Object modeling scripts
+---+

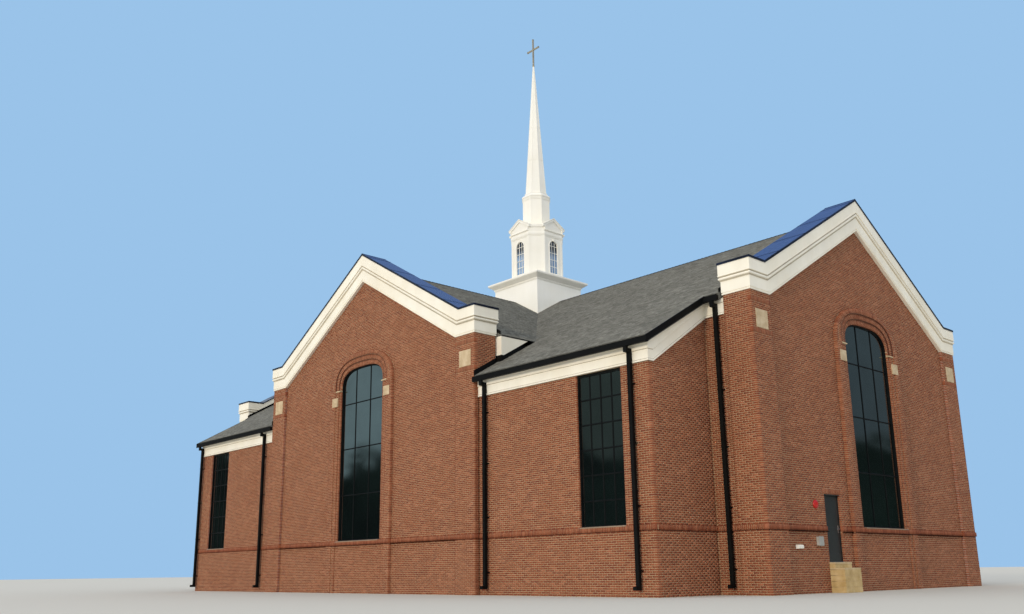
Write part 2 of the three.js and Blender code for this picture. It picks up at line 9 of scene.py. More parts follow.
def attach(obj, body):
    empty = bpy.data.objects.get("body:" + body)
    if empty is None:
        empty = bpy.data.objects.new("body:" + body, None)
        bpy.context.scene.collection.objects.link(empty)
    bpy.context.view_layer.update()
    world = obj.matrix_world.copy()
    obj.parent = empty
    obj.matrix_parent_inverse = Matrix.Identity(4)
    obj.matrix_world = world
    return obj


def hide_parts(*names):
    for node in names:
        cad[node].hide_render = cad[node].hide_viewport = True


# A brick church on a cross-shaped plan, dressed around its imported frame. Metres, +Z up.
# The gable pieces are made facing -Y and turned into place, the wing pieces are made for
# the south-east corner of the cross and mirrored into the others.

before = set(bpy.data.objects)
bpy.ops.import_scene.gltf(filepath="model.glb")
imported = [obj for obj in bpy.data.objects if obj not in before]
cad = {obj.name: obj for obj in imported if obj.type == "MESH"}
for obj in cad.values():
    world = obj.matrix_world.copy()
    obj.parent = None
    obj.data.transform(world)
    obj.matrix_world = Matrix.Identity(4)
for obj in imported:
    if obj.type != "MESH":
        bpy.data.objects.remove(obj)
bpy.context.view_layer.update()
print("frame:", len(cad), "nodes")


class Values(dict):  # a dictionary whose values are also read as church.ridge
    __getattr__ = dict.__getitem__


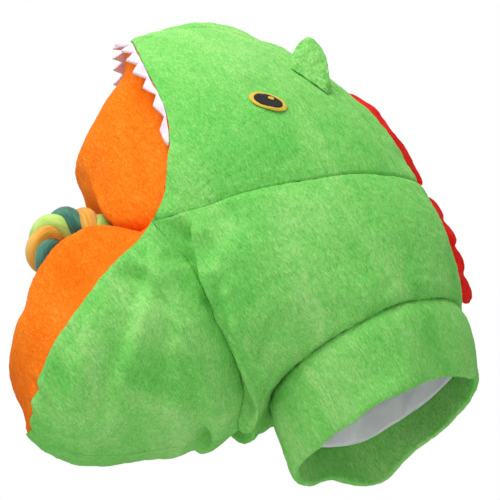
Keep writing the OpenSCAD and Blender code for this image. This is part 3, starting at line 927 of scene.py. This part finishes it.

+---+

▶ _PROBLEM TO SOLVE_
Copy out every line in the entries above that holds "names".

▶ _SOLUTION TO THE EXERCISE_
def hide_parts(*names):
    for node in names:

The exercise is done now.